----- Data excerpt

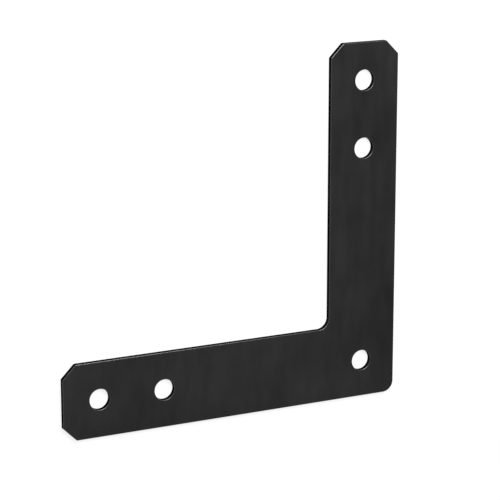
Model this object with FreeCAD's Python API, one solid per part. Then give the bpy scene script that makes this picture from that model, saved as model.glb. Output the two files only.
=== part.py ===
import FreeCAD, Part
import math
import os

# A flat corner brace: one L of 7 gauge strap steel with two equal legs,
# blanked and punched in one piece and coated all over. Five plain round holes
# take bolts of 5/8 in. The four free corners are cut off at 45 degrees, the
# outside corner is rounded and the inside corner has a fillet.
#
# The brace lies on its back face. The foot leg runs along -X and the upright
# leg along +Y, and +Z comes out of the front face. The origin is on the axis
# of the corner hole, in the plane of the back face. Sizes are in millimetres.

# Outline
LEG_LENGTH = 304.8  # outside corner to the end of either leg, 12 in
LEG_WIDTH = 63.5  # 2 1/2 in
THICKNESS = 4.554  # 7 gauge sheet
END_CHAMFER = 11.4  # what each 45 degree cut takes off the end and off the side
OUTER_CORNER_RADIUS = 9.525  # 3/8 in
INNER_CORNER_RADIUS = 9.525  # 3/8 in

# Bolt holes, on the centre line of each leg and where the two lines cross
HOLE_DIAMETER = 17.4625  # 11/16 in, which clears a 5/8 in bolt
END_HOLE_SETBACK = 31.75  # end of the leg to the centre of its first hole
HOLE_SPACING = 57.15  # first hole to second hole of a leg

# Edges
FRONT_EDGE_ROLL = 0.6  # the die draws the front edges and hole mouths down
BACK_EDGE_BREAK = 0.3  # burrs are knocked off the back edges before coating
CHAMFER_TIP_RADIUS = 1.5  # at both ends of each 45 degree cut

# Places that follow from the sizes, with the corner hole at 0, 0
CENTRE_TO_SIDE = LEG_WIDTH / 2
OUTSIDE = LEG_LENGTH - CENTRE_TO_SIDE  # corner hole to the end of a leg
END_HOLE = OUTSIDE - END_HOLE_SETBACK
SECOND_HOLE = END_HOLE - HOLE_SPACING
ON_PLANE = 1e-6


def vector(x, y, z=0.0):
    return FreeCAD.Vector(x, y, z)


def outline_corners():
    """Corners of the L before rounding, anticlockwise, each with its radius."""
    side = CENTRE_TO_SIDE
    shoulder = side - END_CHAMFER
    cheek = OUTSIDE - END_CHAMFER
    return [
        (vector(side, -side), OUTER_CORNER_RADIUS),
        (vector(side, cheek), CHAMFER_TIP_RADIUS),
        (vector(shoulder, OUTSIDE), CHAMFER_TIP_RADIUS),
        (vector(-shoulder, OUTSIDE), CHAMFER_TIP_RADIUS),
        (vector(-side, cheek), CHAMFER_TIP_RADIUS),
        (vector(-side, side), INNER_CORNER_RADIUS),
        (vector(-cheek, side), CHAMFER_TIP_RADIUS),
        (vector(-OUTSIDE, shoulder), CHAMFER_TIP_RADIUS),
        (vector(-OUTSIDE, -shoulder), CHAMFER_TIP_RADIUS),
        (vector(-cheek, -side), CHAMFER_TIP_RADIUS),
    ]


def corner_arc(before, corner, after, radius):
    """Arc of the given radius, tangent to both sides that meet at a corner."""
    back = (before - corner).normalize()
    ahead = (after - corner).normalize()
    half_angle = back.getAngle(ahead) / 2
    inward = (back + ahead).normalize()
    run = radius / math.tan(half_angle)
    depth = radius / math.sin(half_angle) - radius
    return Part.Arc(corner + back * run, corner + inward * depth, corner + ahead * run)


def rounded_outline(corners):
    """Closed wire of straight sides, with an arc at every corner."""
    points = [point for point, radius in corners]
    arcs = []
    for i, (point, radius) in enumerate(corners):
        after = points[(i + 1) % len(points)]
        arcs.append(corner_arc(points[i - 1], point, after, radius))
    edges = []
    for arc, next_arc in zip(arcs, arcs[1:] + arcs[:1]):
        edges.append(arc.toShape())
        edges.append(Part.makeLine(arc.EndPoint, next_arc.StartPoint))
    return Part.Wire(edges)


def hole_centres():
    """The corner hole, then the two holes of the upright leg and of the foot leg."""
    return [
        vector(0, 0),
        vector(0, SECOND_HOLE),
        vector(0, END_HOLE),
        vector(-SECOND_HOLE, 0),
        vector(-END_HOLE, 0),
    ]


def edges_at(solid, height):
    """Edges that lie wholly in the plane at this height."""
    found = []
    for edge in solid.Edges:
        low = edge.BoundBox.ZMin
        high = edge.BoundBox.ZMax
        if abs(low - height) < ON_PLANE and abs(high - height) < ON_PLANE:
            found.append(edge)
    return found


def corner_brace():
    """The plate: blanked, punched, rounded along the front edges, broken along the back ones."""
    blank = Part.Face(rounded_outline(outline_corners()))
    plate = blank.extrude(vector(0, 0, THICKNESS))
    for centre in hole_centres():
        plate = plate.cut(Part.makeCylinder(HOLE_DIAMETER / 2, THICKNESS, centre))
    plate = plate.makeFillet(FRONT_EDGE_ROLL, edges_at(plate, THICKNESS))
    plate = plate.makeChamfer(BACK_EDGE_BREAK, edges_at(plate, 0))
    return plate


os.makedirs("parts", exist_ok=True)
corner_brace().exportStep("parts/corner_brace.step")
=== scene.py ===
import math

import bpy
from mathutils import Matrix, Vector

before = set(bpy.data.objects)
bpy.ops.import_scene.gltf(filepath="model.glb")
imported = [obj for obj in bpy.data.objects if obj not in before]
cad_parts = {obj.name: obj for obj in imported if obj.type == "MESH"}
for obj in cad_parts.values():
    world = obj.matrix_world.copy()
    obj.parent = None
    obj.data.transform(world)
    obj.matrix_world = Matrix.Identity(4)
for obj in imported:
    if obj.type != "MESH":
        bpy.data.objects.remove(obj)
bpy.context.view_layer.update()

# The brace lies on its back on a pale floor, with +Z out of its front face, the
# foot leg along -X and the upright leg along +Y. Everything is in metres.

# Camera: where the photograph was taken from, as if the brace stood on its foot leg
LENS_MM = 150
SENSOR_MM = 36
AIM = Vector((-0.1040, 0.1074, 0.0))  # the middle of the picture, in the plane of the back
DISTANCE = 1.711
TURN = math.radians(26.82)  # the camera stands this far to the left of the plate's normal
RISE = math.radians(13.92)  # and this far above it

# Light
SKY = 0.3  # even light from all over
SKY_WHITE_BELOW = 0.15  # by the Z of the ray: the background is white up to here
SKY_PLAIN_ABOVE = 0.3  # and plain sky from here on
KEY_AT = Vector((-0.03, 0.9, 1.2))
KEY_AIM = Vector((-0.1, 0.1, 0.0))
KEY_LONG = 1.05
KEY_SHORT = 0.75
KEY_WATTS = 20.0

# Floor
FLOOR_HALF = 30.0
FLOOR_DROP = 0.0001  # under the back face, so that the two planes don't coincide
FLOOR_WHITE = 0.25  # its colour under the lights
GLOW_NEAR = 0.82  # its own white round the brace, low enough to keep the shadow
GLOW_FAR = 0.94  # and further off, where less light falls
GLOW_RISES_FROM = 0.3  # from the corner hole
GLOW_RISES_TO = 1.3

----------

What is asked » Of the lines above, extract only those from the line with "return found" to the line with "# foot leg along", both included, exactly as written.

Problem solution »
    return found


def corner_brace():
    """The plate: blanked, punched, rounded along the front edges, broken along the back ones."""
    blank = Part.Face(rounded_outline(outline_corners()))
    plate = blank.extrude(vector(0, 0, THICKNESS))
    for centre in hole_centres():
        plate = plate.cut(Part.makeCylinder(HOLE_DIAMETER / 2, THICKNESS, centre))
    plate = plate.makeFillet(FRONT_EDGE_ROLL, edges_at(plate, THICKNESS))
    plate = plate.makeChamfer(BACK_EDGE_BREAK, edges_at(plate, 0))
    return plate


os.makedirs("parts", exist_ok=True)
corner_brace().exportStep("parts/corner_brace.step")
=== scene.py ===
import math

import bpy
from mathutils import Matrix, Vector

before = set(bpy.data.objects)
bpy.ops.import_scene.gltf(filepath="model.glb")
imported = [obj for obj in bpy.data.objects if obj not in before]
cad_parts = {obj.name: obj for obj in imported if obj.type == "MESH"}
for obj in cad_parts.values():
    world = obj.matrix_world.copy()
    obj.parent = None
    obj.data.transform(world)
    obj.matrix_world = Matrix.Identity(4)
for obj in imported:
    if obj.type != "MESH":
        bpy.data.objects.remove(obj)
bpy.context.view_layer.update()

# The brace lies on its back on a pale floor, with +Z out of its front face, the
# foot leg along -X and the upright leg along +Y. Everything is in metres.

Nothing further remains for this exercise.